I suggested the total spent might go down if anything because if people only spend $80 of their $100 because of Wal-mart's low prices, they might save some of the remaining $20 instead of spending it all.
Getting more for the same money is *like* creating new money, sure - but according to the study it actually *does* create money - which seems mysterious (and dubious) to me.
I don't deny there's a benefit to Wal-mart's efficiency - in fact I came right out and said it should be praised.
As for the employee being paid less, it *is* a 0 sum game. The cost to society of producing the goods is identical, just the distribution between me and the worker is different.
You could argue that paying the worker less encourages the worker to find more productive work thus benefitting society, but you could also argue that paying the worker more encourages companies to automate those jobs altogether benefitting society even more.
This idea is often offerred to explain why societies with slavery don't innovate much, for example (true, this isn't a totally fair comparison since slaves don't have the option of changing jobs - but then I'm guessing people working at Wal-Mart generally aren't doing it because they prefer it to all the other great jobs they could have got instead.)

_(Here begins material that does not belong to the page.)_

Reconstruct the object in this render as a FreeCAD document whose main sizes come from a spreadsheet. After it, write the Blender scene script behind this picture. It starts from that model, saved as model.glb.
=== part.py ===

Generally, I'd say that economic development procees faster in societies with a more equal distribution of income which supports the second theory but that's still in the realm of wild speculation and none of this really gets at my initial point which is that doing something more efficiently is a direct benefit to society whereas paying someone less to do it, isn't - at least not in the same clear way.

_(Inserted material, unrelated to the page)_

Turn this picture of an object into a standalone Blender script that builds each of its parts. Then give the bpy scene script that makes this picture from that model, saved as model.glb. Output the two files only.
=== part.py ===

"The opposite tack, paying people more than they produce..."
Nobody's talking about paying people more than they produce - you can't do that unless you want to go bankrupt. The question is what portion of the gap between cost of production and value to customer goes to workers / ownership / customers.
It's a question of distribution, not production, hence the zero sum (leaving aside the long term impacts of price signals which may be positive or negative either way).
By Declan, at 10:38 PM
I think most workers would rather be paid less than have their job eliminated by automation. It gives them more time to respond.
I must also point out that if people do save thier extra $20 instead of spend it, that is STILL a benefit to society. The reason is that that $20 is not sitting idle, as some will argue. Banks will turn around and use thier holdings to create loans. The loan might not be in the small wal mart town, but it does lead to spending and jobs. Loans get business started, after all.
Finally, the cost of production is only one factor in the price of a good. The time it spends on a store's shelves is also a cost, as is transport and the store's own overhead. The pressure to reduce cost is on-going and economy wide.
"economic development procees faster in societies with a more equal distribution of income" Generally speaking, I think that's true, but the cause might be clear property rights and rule of law rather than price controls, which have a very bad record. If that's in place then the market can send signals about what is needed and it can do so free of distortion.
Slave labour can be seen as a form of price control, keeping it artificially low. Low income employees are not slaves, however. They can leave, seek training, and so on.
By Curt, at 5:56 AM
One detail about chain stores of all types - a portion of the money produced in whatever region leaves that region. Franchise fees, "head office" employee payments, other investments all come from individual stores.
Which would you rather: open your own store, or be a department sub-manager in a franchise?
On a tangent: the biggest reason to give tax breaks to low-income individuals and small businesses is that they will spend that money immediately on essentials; multinationals invest overseas; and the tremendously wealthy purchace single, big ticket items or do what got them wealthy - they save it.
By Thursday, at 12:05 AM
Heard Ms Foote lives now.....you guessed it..Moncton!